WRITTEN PROBLEM: In the entries below, find the line containing "about the ball's axis" and the line containing "Vector, geometry, noise". Copy those two lines and everything between them exactly, and only that.

━━━ WORKING DATA ━━━

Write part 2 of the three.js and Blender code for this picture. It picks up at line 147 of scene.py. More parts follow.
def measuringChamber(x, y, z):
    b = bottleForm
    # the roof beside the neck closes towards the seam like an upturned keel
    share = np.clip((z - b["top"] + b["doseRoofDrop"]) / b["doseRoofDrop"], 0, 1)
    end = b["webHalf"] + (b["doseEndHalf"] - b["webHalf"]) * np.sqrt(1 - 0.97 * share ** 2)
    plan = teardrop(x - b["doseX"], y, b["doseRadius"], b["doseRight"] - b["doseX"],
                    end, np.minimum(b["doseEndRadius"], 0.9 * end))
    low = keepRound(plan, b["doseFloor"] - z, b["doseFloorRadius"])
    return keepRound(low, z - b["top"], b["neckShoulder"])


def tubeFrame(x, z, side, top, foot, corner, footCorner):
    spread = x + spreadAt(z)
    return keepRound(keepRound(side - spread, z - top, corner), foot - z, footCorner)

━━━
━━━ WORKING DATA ━━━

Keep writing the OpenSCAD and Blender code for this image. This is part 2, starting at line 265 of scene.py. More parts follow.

━━━
━━━ WORKING DATA ━━━

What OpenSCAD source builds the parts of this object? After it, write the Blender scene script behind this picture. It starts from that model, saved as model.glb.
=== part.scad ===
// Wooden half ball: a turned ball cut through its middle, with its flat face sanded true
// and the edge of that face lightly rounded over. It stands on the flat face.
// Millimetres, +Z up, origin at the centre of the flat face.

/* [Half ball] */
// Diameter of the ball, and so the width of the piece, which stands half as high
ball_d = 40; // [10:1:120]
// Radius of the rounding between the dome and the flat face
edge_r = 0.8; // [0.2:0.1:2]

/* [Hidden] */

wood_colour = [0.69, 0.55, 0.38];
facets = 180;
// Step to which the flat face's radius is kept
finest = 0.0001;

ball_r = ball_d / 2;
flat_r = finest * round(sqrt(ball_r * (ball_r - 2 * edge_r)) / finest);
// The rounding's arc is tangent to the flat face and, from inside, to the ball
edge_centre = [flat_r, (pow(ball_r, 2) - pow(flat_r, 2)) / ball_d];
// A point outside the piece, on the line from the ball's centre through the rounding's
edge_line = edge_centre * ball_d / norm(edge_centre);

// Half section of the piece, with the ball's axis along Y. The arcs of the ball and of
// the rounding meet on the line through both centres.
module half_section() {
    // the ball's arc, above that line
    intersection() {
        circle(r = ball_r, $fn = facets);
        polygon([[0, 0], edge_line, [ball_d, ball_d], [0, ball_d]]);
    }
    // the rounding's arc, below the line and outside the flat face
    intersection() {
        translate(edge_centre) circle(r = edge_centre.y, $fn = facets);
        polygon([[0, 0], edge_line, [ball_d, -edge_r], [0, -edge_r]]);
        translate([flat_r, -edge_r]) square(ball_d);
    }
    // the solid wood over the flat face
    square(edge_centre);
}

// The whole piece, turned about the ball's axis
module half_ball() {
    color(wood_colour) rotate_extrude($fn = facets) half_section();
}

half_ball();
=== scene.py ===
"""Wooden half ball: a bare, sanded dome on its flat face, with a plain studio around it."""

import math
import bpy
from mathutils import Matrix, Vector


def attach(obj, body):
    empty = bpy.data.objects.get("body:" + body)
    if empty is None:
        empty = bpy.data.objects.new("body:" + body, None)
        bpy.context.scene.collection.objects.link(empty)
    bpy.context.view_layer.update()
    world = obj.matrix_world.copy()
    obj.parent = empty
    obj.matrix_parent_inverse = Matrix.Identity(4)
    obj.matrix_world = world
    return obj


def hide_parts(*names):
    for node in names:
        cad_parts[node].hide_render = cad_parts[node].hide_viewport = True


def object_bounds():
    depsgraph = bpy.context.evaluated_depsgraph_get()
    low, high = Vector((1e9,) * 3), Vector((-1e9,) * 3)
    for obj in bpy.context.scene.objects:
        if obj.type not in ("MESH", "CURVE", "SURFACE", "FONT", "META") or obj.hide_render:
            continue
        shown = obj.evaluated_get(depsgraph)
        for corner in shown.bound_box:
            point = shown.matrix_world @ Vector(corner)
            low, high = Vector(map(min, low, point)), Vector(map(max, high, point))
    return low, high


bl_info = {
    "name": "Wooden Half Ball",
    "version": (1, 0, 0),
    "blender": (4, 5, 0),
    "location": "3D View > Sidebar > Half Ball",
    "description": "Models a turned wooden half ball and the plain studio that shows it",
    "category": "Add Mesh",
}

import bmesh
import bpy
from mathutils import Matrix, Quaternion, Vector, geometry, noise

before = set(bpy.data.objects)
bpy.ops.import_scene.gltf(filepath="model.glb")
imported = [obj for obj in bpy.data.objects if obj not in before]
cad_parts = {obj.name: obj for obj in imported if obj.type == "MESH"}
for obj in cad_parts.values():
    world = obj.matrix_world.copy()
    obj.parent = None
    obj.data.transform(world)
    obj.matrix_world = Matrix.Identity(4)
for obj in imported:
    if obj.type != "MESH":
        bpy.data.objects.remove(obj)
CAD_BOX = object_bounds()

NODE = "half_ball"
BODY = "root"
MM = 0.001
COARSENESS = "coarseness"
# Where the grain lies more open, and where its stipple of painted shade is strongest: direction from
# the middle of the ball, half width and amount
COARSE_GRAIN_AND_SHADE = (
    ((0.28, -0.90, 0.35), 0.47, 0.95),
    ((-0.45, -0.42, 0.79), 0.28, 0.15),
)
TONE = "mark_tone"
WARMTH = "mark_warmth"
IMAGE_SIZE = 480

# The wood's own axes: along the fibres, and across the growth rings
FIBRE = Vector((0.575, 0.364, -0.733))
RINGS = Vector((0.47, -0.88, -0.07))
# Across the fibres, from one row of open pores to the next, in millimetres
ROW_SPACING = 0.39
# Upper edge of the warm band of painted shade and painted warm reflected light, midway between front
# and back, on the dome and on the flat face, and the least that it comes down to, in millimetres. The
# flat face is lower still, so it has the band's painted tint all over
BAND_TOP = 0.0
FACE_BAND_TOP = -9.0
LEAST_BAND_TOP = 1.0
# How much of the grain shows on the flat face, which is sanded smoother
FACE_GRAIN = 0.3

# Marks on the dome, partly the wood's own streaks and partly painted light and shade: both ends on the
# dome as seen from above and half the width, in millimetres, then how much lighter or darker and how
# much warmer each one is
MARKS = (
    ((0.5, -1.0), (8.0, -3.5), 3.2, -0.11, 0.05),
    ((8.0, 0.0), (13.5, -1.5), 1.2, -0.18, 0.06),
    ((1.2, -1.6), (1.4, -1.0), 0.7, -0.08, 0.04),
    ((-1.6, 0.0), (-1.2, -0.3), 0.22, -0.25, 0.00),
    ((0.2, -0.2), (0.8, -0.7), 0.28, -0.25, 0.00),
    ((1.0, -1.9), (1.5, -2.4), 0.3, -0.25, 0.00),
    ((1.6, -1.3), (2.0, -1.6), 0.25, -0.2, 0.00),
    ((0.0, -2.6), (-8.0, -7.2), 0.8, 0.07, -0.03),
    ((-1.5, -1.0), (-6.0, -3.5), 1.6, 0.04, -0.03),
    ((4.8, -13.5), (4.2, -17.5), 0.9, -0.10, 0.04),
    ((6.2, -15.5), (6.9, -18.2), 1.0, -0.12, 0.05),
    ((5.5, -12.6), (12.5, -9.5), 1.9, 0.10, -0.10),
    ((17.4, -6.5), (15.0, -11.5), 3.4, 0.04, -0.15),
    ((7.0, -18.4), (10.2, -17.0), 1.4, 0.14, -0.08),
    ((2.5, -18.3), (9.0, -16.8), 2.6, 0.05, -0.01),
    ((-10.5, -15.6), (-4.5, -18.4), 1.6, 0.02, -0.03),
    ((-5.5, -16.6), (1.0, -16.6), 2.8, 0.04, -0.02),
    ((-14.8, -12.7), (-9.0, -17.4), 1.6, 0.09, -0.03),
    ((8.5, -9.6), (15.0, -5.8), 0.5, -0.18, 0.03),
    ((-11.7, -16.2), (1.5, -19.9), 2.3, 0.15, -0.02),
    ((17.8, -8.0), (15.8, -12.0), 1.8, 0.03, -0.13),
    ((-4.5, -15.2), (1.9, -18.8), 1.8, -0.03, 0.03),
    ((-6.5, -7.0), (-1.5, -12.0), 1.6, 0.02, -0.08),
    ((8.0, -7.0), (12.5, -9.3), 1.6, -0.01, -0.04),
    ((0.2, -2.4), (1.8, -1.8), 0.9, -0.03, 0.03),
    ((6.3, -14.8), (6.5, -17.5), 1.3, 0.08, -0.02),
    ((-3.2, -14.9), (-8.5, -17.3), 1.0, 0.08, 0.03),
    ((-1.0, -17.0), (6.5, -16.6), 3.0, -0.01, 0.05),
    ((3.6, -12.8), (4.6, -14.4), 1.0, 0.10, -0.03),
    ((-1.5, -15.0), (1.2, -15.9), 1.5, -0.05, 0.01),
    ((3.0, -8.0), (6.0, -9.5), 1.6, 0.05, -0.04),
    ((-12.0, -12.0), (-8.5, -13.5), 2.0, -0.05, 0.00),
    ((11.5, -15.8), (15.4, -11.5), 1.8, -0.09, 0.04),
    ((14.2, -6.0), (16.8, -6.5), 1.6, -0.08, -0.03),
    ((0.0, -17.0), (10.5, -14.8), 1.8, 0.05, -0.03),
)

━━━

FINISHED ANSWER:
// The whole piece, turned about the ball's axis
module half_ball() {
    color(wood_colour) rotate_extrude($fn = facets) half_section();
}

half_ball();
=== scene.py ===
"""Wooden half ball: a bare, sanded dome on its flat face, with a plain studio around it."""

import math
import bpy
from mathutils import Matrix, Vector


def attach(obj, body):
    empty = bpy.data.objects.get("body:" + body)
    if empty is None:
        empty = bpy.data.objects.new("body:" + body, None)
        bpy.context.scene.collection.objects.link(empty)
    bpy.context.view_layer.update()
    world = obj.matrix_world.copy()
    obj.parent = empty
    obj.matrix_parent_inverse = Matrix.Identity(4)
    obj.matrix_world = world
    return obj


def hide_parts(*names):
    for node in names:
        cad_parts[node].hide_render = cad_parts[node].hide_viewport = True


def object_bounds():
    depsgraph = bpy.context.evaluated_depsgraph_get()
    low, high = Vector((1e9,) * 3), Vector((-1e9,) * 3)
    for obj in bpy.context.scene.objects:
        if obj.type not in ("MESH", "CURVE", "SURFACE", "FONT", "META") or obj.hide_render:
            continue
        shown = obj.evaluated_get(depsgraph)
        for corner in shown.bound_box:
            point = shown.matrix_world @ Vector(corner)
            low, high = Vector(map(min, low, point)), Vector(map(max, high, point))
    return low, high


bl_info = {
    "name": "Wooden Half Ball",
    "version": (1, 0, 0),
    "blender": (4, 5, 0),
    "location": "3D View > Sidebar > Half Ball",
    "description": "Models a turned wooden half ball and the plain studio that shows it",
    "category": "Add Mesh",
}

import bmesh
import bpy
from mathutils import Matrix, Quaternion, Vector, geometry, noise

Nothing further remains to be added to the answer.